As we finished with the dessert trifecta of chocolate truffles, fruit tarts and the lemon surprise parfait, Garcea, Pruden and Fereira joined us for an après-meal discussion.
"It takes so much coordination to put out this meal without an oven on the stage," said Fereira. "It takes coordination from the kitchen and it takes everybody working together."
Fereira said he would have been in trouble if too many diners had asked for their filets to be cooked rare or well-done.
"We did everything between medium rare to medium well and we only had six people ask for something different," said Fereira. "These are the details you learn about actually doing the show."
And Pruden's role can't be discounted, as she has to keep everybody entertained while the food is prepared.
"I try to bring some colour and some interesting stories to our diners," said Pruden. "We want to build up the expectation so that they'll be salivating for Rodrigo's food."

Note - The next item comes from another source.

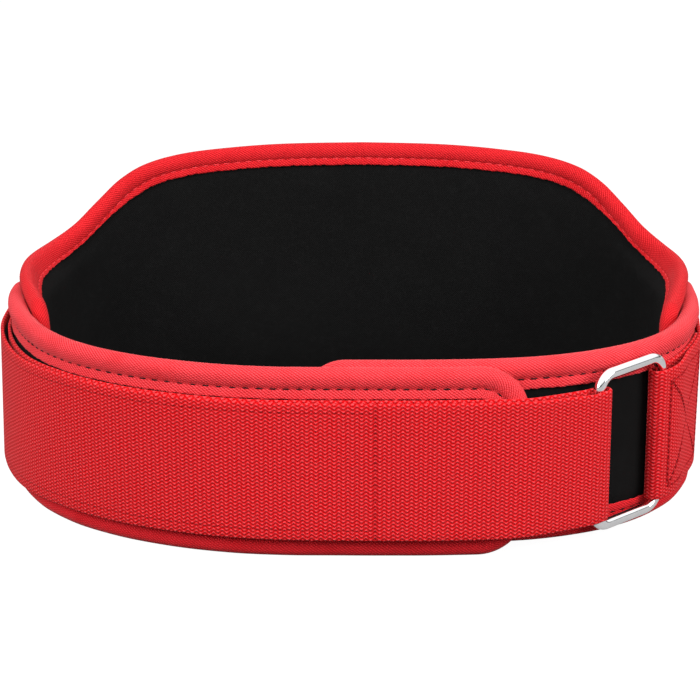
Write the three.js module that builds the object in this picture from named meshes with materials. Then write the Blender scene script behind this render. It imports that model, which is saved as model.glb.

"We've had a great turnout and we've had a lot of familiar faces coming from the first or second ones to the third one," said Garcea. "We hope to continue to build on this."
The Redbar Lounge is located at the Starlight Casino at 350 Gifford St. in Queensborough.
ALFIE'S REDBAR DINING TIPS
The November menu for Cooking with Rodrigo is already out and it promises to be the best culinary performance yet.
The starters will be a roast pepper and mozzarella soup, followed by a shredded smoked chicken breast served with an Oriental salad.
The intermezzo will be a peach sorbet, followed by the two showcase entrees of crusted milk-fed veal and grilled filet of seabass - no truth to the rumours that Cam Neely will make a guest appearance.
The dessert is called Cheesecake Fantasy and we'll leave that to your imagination.
Tickets are $50 per person, with doors opening at 6 p.m. and dinner served at 7 p.m.
The Redbar Lounge also has a regular menu, which includes everything from liver and onions - hand up if you love liver (thought so!) - to burgers, wings and even good old winter comfort food like chicken pot pie.
"We have to be ready to make everything from a hot dog up to a filet mignon," said Fereira. "You never know what casino patrons want and when they'll want it."